30th Jun 2012 10:02am | By Jahn Vannisselroy
From volcanoes and snorkelling in crystal-clear water to caving and ATV riding along rugged beaches, Iceland offers non-stop action
The water’s two degrees and my mouth, the only part of me exposed, is now numb. It’s of no mind, though; the extreme environment is too beautiful to be worrying about small uncomforts. I lie still, occasional wafts of my flippers my only movement, drifting in a current through the thin beginning of Iceland’s Silfra Fissure in Thingvellir National Park, as I prepare to glide between the Eurasian and North American tectonic plates. It’s a tranquil time, silent and pure. I’ve managed to get ahead of the rest of the group, so no flippers in the face can ruin my view, which extends all the way to the bottom, 100m in some places. Adjusting my snorkel causes an intake of half a mouthful of water, but swallowing it solves the problem and is probably good for me; the liquid that fills Silfra is melted ice from a glacier 50km away, filtered through the country’s porous lava fields for many years before arriving at the north end of Thingvellir lake through underground wells. It’s likely the cleanest on earth.
Above me, the sun has failed to pierce the brooding sky and the water’s surface remains unmolested by wind; perfect conditions, as shards of light and the slightest gust would affect the stunning clarity, rated among the world’s very best for diving and snorkelling. I float on, taking care not to touch the sides, lest I stir up the plant life, ruining the view for those behind me. Below me lies the Cathedral, an area where the Icelandic diving club holds its annual Christmas ball. Regrets at not having got my PADI certificate surface, as my snorkelling dry suit is too buoyant to delve any further than the surface.

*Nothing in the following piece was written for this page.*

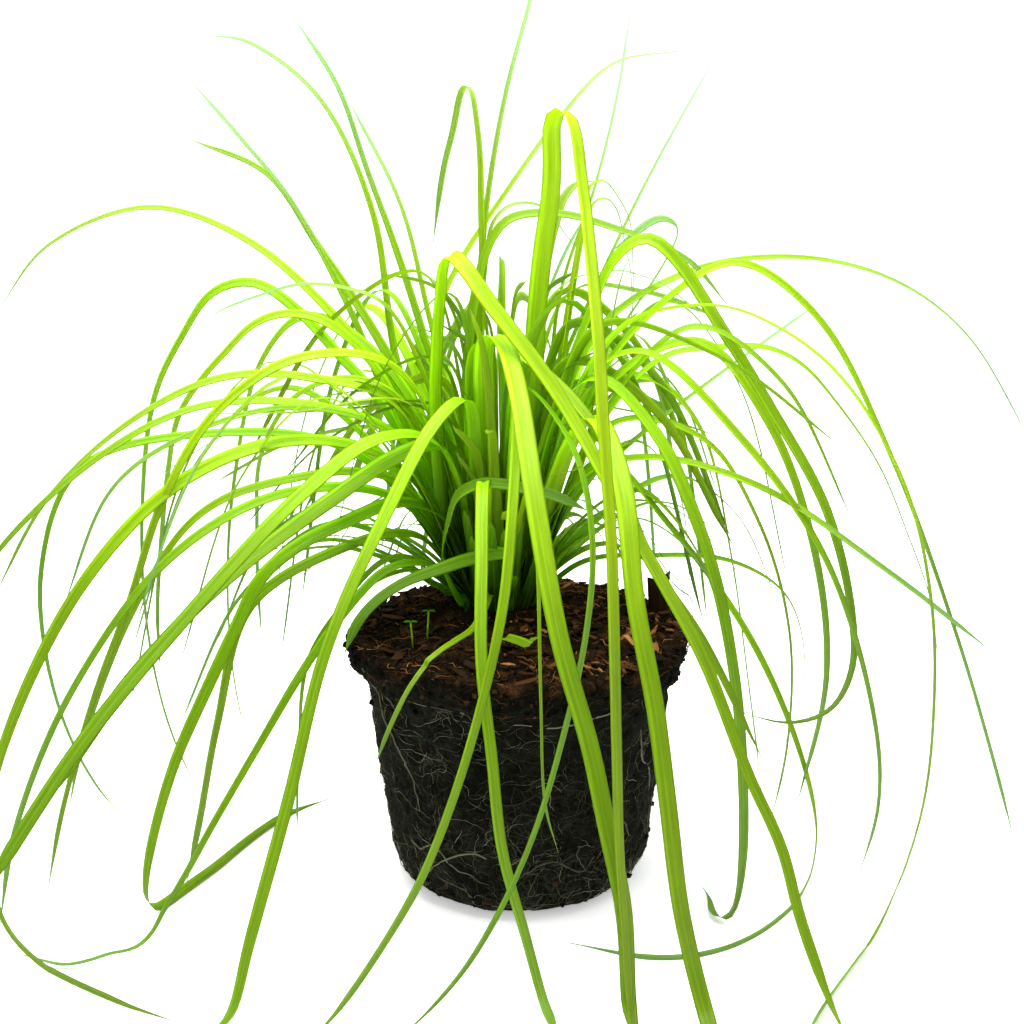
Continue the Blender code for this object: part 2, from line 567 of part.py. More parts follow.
def blade(name, points, width, keep, lean, collection, twist=0.0, to_front=0.0):
    """A keeled blade: flat above, a ridge below, rising from the crown and running out to a point."""
    away = max(points, key=lambda p: (p.x - CROWN_X) ** 2 + (p.y - CROWN_Y) ** 2)
    heading = math.atan2(away.y - CROWN_Y, away.x - CROWN_X)
    from_front = (math.degrees(heading) + 90.0 + 180.0) % 360.0 - 180.0
    facing_turn = heading - math.radians(from_front) * to_front
    side = Vector((-math.sin(facing_turn), math.cos(facing_turn), 0.0))
    curve = eased([clear_of_ball(p) for p in smooth_curve(points, CURVE_STEPS)])
    kept = spaced(curve, kept_points(curve, CHORD_TOLERANCE), LEAST_STEP + 0.5 * width)
    normals = carried_normals(curve, side)
    middle = CURVE_STEPS // 2
    toward = -1.0 if heading_at(curve, middle).cross(normals[middle]).y > 0.0 else 1.0
    sections = []
    for i in kept[:-1]:
        along = i / CURVE_STEPS
        ahead = heading_at(curve, i)
        across = ahead.cross(normals[i]).normalized()
        rise = min(0.3 + 1.6 * along, 1.0)
        settle = min(max(curve[i].z / 30.0, 0.0), 1.0)
        angle = math.radians((lean * toward + twist * along) * rise * settle)
        facing = normals[i] * math.cos(angle) + across * math.sin(angle)
        over = ahead.cross(facing).normalized()
        full = breadth(along, keep)
        half = max(width * full, 1.2) / 2
        depth = KEEL_DEPTH + (TIP_KEEL_DEPTH - KEEL_DEPTH) * along
        ring = [curve[i] - over * half, curve[i] + over * half, curve[i] - facing * depth]
        low = min(v.z for v in ring)
        if low < FLOOR_CLEARANCE:
            ring = [v + Vector((0.0, 0.0, FLOOR_CLEARANCE - low)) for v in ring]
        sections.append(ring)
    tip = curve[-1]
    tip.z = max(tip.z, LOWEST_TIP)
    return loft(name, sections, tip, collection)


def foot(turn, rng):
    """Where a blade starts, inside the crown's core on the side it grows toward."""
    radius = FOOT_RADIUS * rng.uniform(0.35, 0.85)
    angle = math.radians(turn + rng.uniform(-25.0, 25.0))
    return Vector((CROWN_X + radius * math.cos(angle), CROWN_Y + radius * math.sin(angle), FOOT_HEIGHT))


def nudged(point, rng):
    """The point moved a hair, so that no two blades run through each other edge on edge."""
    return point + Vector([rng.uniform(-JITTER, JITTER) for _ in range(3)])


def station(turn, reach, height):
    angle = math.radians(turn)
    return Vector((CROWN_X + reach * math.cos(angle), CROWN_Y + reach * math.sin(angle), height))


def forward_points(places, rng):
    """The foot and the nudged stations of a blade that is given in the part's frame."""
    inward = Vector((places[0][0] - CROWN_X, places[0][1] - CROWN_Y, 0.0))
    if inward.length > FORWARD_FOOT:
        inward *= FORWARD_FOOT / inward.length
    start = Vector((CROWN_X + inward.x, CROWN_Y + inward.y, FOOT_HEIGHT))
    return [start] + [nudged(Vector(p), rng) for p in places]


def grown_blade(kind, index, rng):
    """Stations of one blade of the mass, by its kind's ranges; the front is left open as in the photo."""
    name, _, _, apex_reach, apex_height, tip_reach, tip_height, width = kind
    turn = (index * GOLDEN_TURN) % 360.0
    if name != "upright":
        turn = 90.0 + (turn - 180.0) * BACK_SPREAD
    share = rng.random()
    reach = apex_reach[0] + (apex_reach[1] - apex_reach[0]) * share
    height = apex_height[0] + (apex_height[1] - apex_height[0]) * rng.random()
    end = tip_reach[0] + (tip_reach[1] - tip_reach[0]) * share
    low = tip_height[0] + (tip_height[1] - tip_height[0]) * rng.random()
    if name == "upright":
        stations = [(0.45 * reach, FOOT_HEIGHT + 0.5 * (height - FOOT_HEIGHT)), (reach, height - 4.0),
                    (end, height + low)]
    else:
        stations = [
            (0.50 * reach, FOOT_HEIGHT + 0.68 * (height - FOOT_HEIGHT)),
            (0.96 * reach, height),
            (0.5 * (reach + end), height - 0.26 * (height - low)),
            (end, low),
        ]
    swing = rng.uniform(-9.0, 9.0)
    points = [station(turn + swing * i / len(stations), r, z) for i, (r, z) in enumerate(stations)]
    return [foot(turn, rng)] + points, rng.uniform(*width)


def build_leaves(leaf, plant):
    rng = random.Random(SEED)
    blades = new_collection("blades", hidden=True)
    for index, (width, keep, lean, stations) in enumerate(ARCHING_BLADES):
        points = [foot(stations[0][0], rng)] + [nudged(station(*s), rng) for s in stations]
        blade(f"arching_{index}", points, width, keep, lean, blades)
    for index, (width, keep, lean, places) in enumerate(FORWARD_BLADES):
        blade(f"forward_{index}", forward_points(places, rng), width, keep, lean, blades)
    for kind in GROWN_BLADES:
        for index in range(kind[1]):
            points, width = grown_blade(kind, index + len(kind[0]), rng)
            lean = rng.uniform(-20.0, 35.0)
            twist = rng.uniform(-15.0, 15.0)
            blade(f"{kind[0]}_{index}", points, width, GROWN_KEEP, lean, blades, twist, kind[2])
    outline = (
        (0.0, CORE_TOP),
        (CORE_TOP_RADIUS, CORE_TOP),
        (CORE_TOP_RADIUS + 3.0, (CORE_SHOULDER + CORE_TOP) / 2),
        (CORE_RADIUS, CORE_SHOULDER),
        (CORE_RADIUS, CORE_BOTTOM),
        (0.0, CORE_BOTTOM),
    )
    leaves = turned("sedge_leaves", outline, CORE_FACETS, (CROWN_X, CROWN_Y), plant)
    apply_boolean(leaves, "UNION", blades, "MANIFOLD")
    keep_outer_shell(leaves)
    finish(leaves, leaf)


def ball_point(turn, radius, height, rough):
    """A point of the ball's skin: the pot's round, worn and crumbled by a few fixed waves."""
    wave = (
        math.sin(3.0 * turn + 0.045 * height + 0.6)
        + 0.8 * math.sin(7.0 * turn - 0.09 * height + 2.1)
        + 0.7 * math.sin(13.0 * turn + 0.21 * height)
        + 0.5 * math.sin(23.0 * turn - 0.33 * height + 1.0)
    )
    out = radius + rough * wave / 1.8
    return Vector((out * math.cos(turn), out * math.sin(turn), height))


def ball_surface(turn, height):
    return ball_point(turn, wall_radius(height), height, BALL_ROUGHNESS)


def crumble(ball, rng):
    """Moves the turned skin by the fixed waves, and its lip and soil a little up and down."""
    for vertex in ball.data.vertices:
        x, y, height = vertex.co / MM
        radius, turn = math.hypot(x, y), math.atan2(y, x)
        if radius < 1.0:
            continue
        lip = radius > LIP_INNER_RADIUS and height > SHOULDER_HEIGHT
        point = ball_point(turn, radius, height, LIP_ROUGHNESS if lip else BALL_ROUGHNESS)
        if lip:
            point.z += 1.1 * math.sin(5.0 * turn + height) + rng.uniform(-0.7, 0.7)
        elif height > SHOULDER_HEIGHT:
            point.z += rng.uniform(-0.8, 0.8)
        elif height < BASE_EDGE:
            point.z = height
        vertex.co = point * MM


def chip(name, centre, size, yaw, tilt, collection):
    """A flake of bark: a block, narrower at one end, half sunk in the soil."""
    along = Vector((math.cos(yaw), math.sin(yaw), tilt)).normalized()
    across = Vector((-math.sin(yaw), math.cos(yaw), 0.0))
    shape = bmesh.new()
    bmesh.ops.create_cube(shape, size=1.0)
    for vertex in shape.verts:
        narrow = CHIP_NARROW_END if vertex.co.x < 0.0 else 1.0
        length, width, thickness = (share * full for share, full in zip(vertex.co, size))
        vertex.co = Vector((length, width * narrow, thickness)) * MM
    turn = Matrix((along, across, along.cross(across))).transposed().to_4x4()
    bmesh.ops.transform(shape, matrix=Matrix.Translation(centre * MM) @ turn, verts=shape.verts)
    return from_bmesh(name, shape, collection)


def wall_root(name, places, collection):
    """A root that lies half bedded in the wall and dives in at both ends."""
    points = [ball_surface(math.radians(t), z) for t, z in places]
    path = smooth_curve(points, 4 * (len(points) - 1))
    bedded = []
    for i, point in enumerate(path):
        turn = math.atan2(point.y, point.x)
        out = Vector((math.cos(turn), math.sin(turn), 0.0))
        sink = ROOT_END_SINK if i in (0, len(path) - 1) else -ROOT_RISE
        bedded.append(ball_surface(turn, point.z) - out * sink)
    return tube(name, bedded, ROOT_RADIUS, 0, collection)


def build_root_ball(soil, plant):
    rng = random.Random(SEED + 1)
    outline = [(0.0, SOIL_TOP)] + list(reversed(BALL_PROFILE)) + [(0.0, 0.0)]
    ball = turned("root_ball", outline, BALL_FACETS, (0.0, 0.0), plant)
    crumble(ball, rng)

    lumps = new_collection("lumps", hidden=True)
    for index, (x, y) in enumerate(chip_places()):
        size = (rng.uniform(*CHIP_LENGTH), rng.uniform(*CHIP_WIDTH), CHIP_THICKNESS)
        edge = min(math.hypot(x, y) / SOIL_RADIUS, 1.0)
        top = SOIL_TOP - 0.5 - SOIL_EDGE_DROP * edge + rng.uniform(-0.2, 0.7)
        chip(f"chip_{index}", Vector((x, y, top)), size, rng.uniform(0.0, math.pi),
             rng.uniform(-CHIP_TILT, CHIP_TILT), lumps)
    distance, turn, width, thickness, height = RAISED_CHIP
    turn = math.radians(turn)
    spot = Vector((distance * math.cos(turn), distance * math.sin(turn), LIP_TOP))
    chip("raised_chip", spot, (thickness, width, height), turn, 0.12, lumps)
    for index, places in enumerate(WALL_ROOTS):
        wall_root(f"root_{index}", places, lumps)
    apply_boolean(ball, "UNION", lumps, "MANIFOLD")

    holes = new_collection("holes", hidden=True)
    cylinder("socket", (CROWN_X, CROWN_Y), CORE_RADIUS + SOCKET_GAP, CORE_BOTTOM - SOCKET_GAP,
             SOIL_TOP + 16.0, CORE_FACETS, holes)
    for name, x, y, _, _ in SEEDLINGS:
        cylinder(name + "_hole", (x, y), SEEDLING_STEM_RADIUS + SOCKET_GAP, SOIL_TOP - 4.0 - SEEDLING_FOOT,
                 SOIL_TOP + 10.0, 8, holes)
    apply_boolean(ball, "DIFFERENCE", holes, "MANIFOLD")
    finish(ball, soil, smooth_angle=40.0)


def chip_places():
    """Spots for the bark, spread over the soil by the golden angle, clear of the crown and the seedlings."""
    spots = []
    index = 0
    while len(spots) < CHIP_COUNT:
        index += 1
        distance = (CHIP_FIELD * math.sqrt((index + 0.5) / (CHIP_COUNT * 1.25))) % (CHIP_FIELD + 2.0)
        angle = math.radians(index * GOLDEN_TURN)
        x, y = distance * math.cos(angle), distance * math.sin(angle)
        near_crown = math.hypot(x - CROWN_X, y - CROWN_Y) < CHIP_ROOM_AT_CROWN
        near_seedling = any(math.hypot(x - s[1], y - s[2]) < CHIP_ROOM_AT_SEEDLING for s in SEEDLINGS)
        if not near_crown and not near_seedling:
            spots.append((x, y))
    return spots


def build_seedling(name, x, y, height, lean, weed, plant):
    """A hair-thin stem with a pair of seed leaves, standing in its own small hole."""
    bottom = SOIL_TOP - 4.0 - SEEDLING_FOOT + SOCKET_GAP
    top = SOIL_TOP - 4.0 + height
    stem = tube(name, [Vector((x, y, bottom)), Vector((x, y, SOIL_TOP)), Vector((x + lean, y, top))],
                SEEDLING_STEM_RADIUS, 1, plant)
    length, width, thickness = SEEDLING_LEAF
    pair = new_collection(name + "_leaves", hidden=True)
    for side in (-1.0, 1.0):
        shape = bmesh.new()
        bmesh.ops.create_uvsphere(shape, u_segments=10, v_segments=6, radius=0.5)
        bmesh.ops.scale(shape, vec=Vector((length, width, thickness)) * MM, verts=shape.verts)
        centre = Vector((x + lean + side * 0.42 * length, y, top - 0.2))
        place = Matrix.Translation(centre * MM) @ Matrix.Rotation(-side * math.radians(14.0), 4, "Y")
        bmesh.ops.transform(shape, matrix=place, verts=shape.verts)
        from_bmesh(f"{name}_leaf_{int(side)}", shape, pair)
    apply_boolean(stem, "UNION", pair, "EXACT")
    finish(stem, weed, smooth_angle=50.0)


def main():
    clear_scene()
    plant = new_collection("carex_sedge")
    build_root_ball(material("soil"), plant)
    build_leaves(material("leaf"), plant)
    weed = material("weed")
    for name, x, y, height, lean in SEEDLINGS:
        build_seedling(name, x, y, height, lean, weed, plant)


if __name__ == "__main__":
    main()
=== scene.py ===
"""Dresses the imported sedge: veined blades over the leaf solid, rooted soil with bark over the root ball.

The blade stations repeat those of the model's source, so every blade lies on its solid. Stations are in
millimetres, and the camera, the floor and the lights are in metres.
"""

import math
import random

import bmesh
import bpy
import numpy as np
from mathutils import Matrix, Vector, noise


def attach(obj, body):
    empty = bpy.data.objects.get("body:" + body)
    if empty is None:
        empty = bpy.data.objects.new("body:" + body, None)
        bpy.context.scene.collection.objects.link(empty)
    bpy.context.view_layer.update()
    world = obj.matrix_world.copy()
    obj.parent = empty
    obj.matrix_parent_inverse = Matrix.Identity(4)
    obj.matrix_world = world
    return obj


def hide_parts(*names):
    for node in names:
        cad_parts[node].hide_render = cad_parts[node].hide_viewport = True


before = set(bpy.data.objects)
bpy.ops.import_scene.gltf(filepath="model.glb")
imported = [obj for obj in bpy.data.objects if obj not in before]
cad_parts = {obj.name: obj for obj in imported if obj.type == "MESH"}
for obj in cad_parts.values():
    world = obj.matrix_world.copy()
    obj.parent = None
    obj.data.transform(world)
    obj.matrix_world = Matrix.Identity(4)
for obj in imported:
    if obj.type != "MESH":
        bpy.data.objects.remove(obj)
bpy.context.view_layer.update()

MM = 0.001
FULL_TURN = 2.0 * math.pi
SEED = 1420

# Root ball: radius and height up the wall, round the lip and over the soil
BALL_PROFILE = (
    (34.0, 0.0), (44.0, 0.6), (50.5, 6.0), (53.5, 14.0), (55.5, 30.0), (57.5, 47.0), (59.5, 64.0),
    (61.5, 80.0), (63.5, 93.0), (69.0, 96.0), (70.5, 102.0), (67.5, 108.0), (61.0, 107.0), (50.0, 108.5),
    (36.0, 111.0), (18.0, 113.0),
)
BALL_ROUGHNESS = 0.9
LIP_ROUGHNESS = 1.7
SOIL_TOP = 113.5
SOIL_MIDDLE = 113.2
SOIL_DROP = 6.2
SOIL_RADIUS = 62.0
SOIL_EDGE = 68.0
WALL_MEAN_RADIUS = 57.0
LIP_UNDERSIDE = 102.0
RIM_INNER_RADIUS = 66.0
# Stretches of the outline, counted from the middle of the base, that make the lip, and where the soil begins
LIP_PARTS = range(9, 13)
SOIL_PART = 12
BALL_ROWS = 150
BALL_COLUMNS = 320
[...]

Before reaching the lake proper, I take a left turn and enter the lagoon, an expansive area in which our guide lets us roam as we wish. Snorkelling from one side to the other, then paddling along the banks, I marvel at the rock formations and strange, placenta-like growths and in places reach out to touch the bottom, only to be reminded that it’s too far down, the immaculate visibility fooling me yet again. It’s been 15 minutes since my last conversation with anyone and I pop my head back up into reality to find the rest of the group is out of the water already. The guide motions to me to join them, and I begin a slow drift to the other side, still finding new angles and unexplored territory to keep me enthralled.
Back on dry land, we return to the fissure’s beginning and the adventurous are invited to hurl ourselves from the banks into the freezing waters below. I leap, piercing the grey surface, adrenaline rushing as the cold stabs my skin, surfacing to scramble up the craggy banks and race up to the next- highest ledge – just because I can. It’s a harsh environment, but one providing plenty of adventure. But then Iceland is well versed at finding the silver lining in uncomfortable situations.
Perhaps best known for the colourful Northern Lights, the nation wasn’t really on the travel radar before the 2008 credit crunch, considered by all but the most intrepid as too out of the way and too expensive. But as the country’s currency lost 44 per cent of its value in a nationwide bankruptcy, news editors around the world featured it high up in their bulletins and editions. The problem for them (or blessing in Iceland’s case) was that the stock images of the nation consisted almost solely of its splendid wildlife: Icelandic horses roaming on verdant fields, geysers exploding, rugged scenery and the beautiful Blue Lagoon were beamed into the international consciousness. Suddenly, Iceland became an option for adventurous, budget-aware travellers.
And then, in 2010, Eyjafjallajökull, the volcano that caused the infamous ash cloud, erupted, bringing Europe’s airways to a halt. Google searches on Iceland quickly reached into the millions, again highlighting the remarkable wilderness and adventure the nation offered (when it wasn’t accidentally causing the rest of the world major problems). Silfra is just one of those amazing natural experiences on offer and thankfully I’m soon to taste plenty more.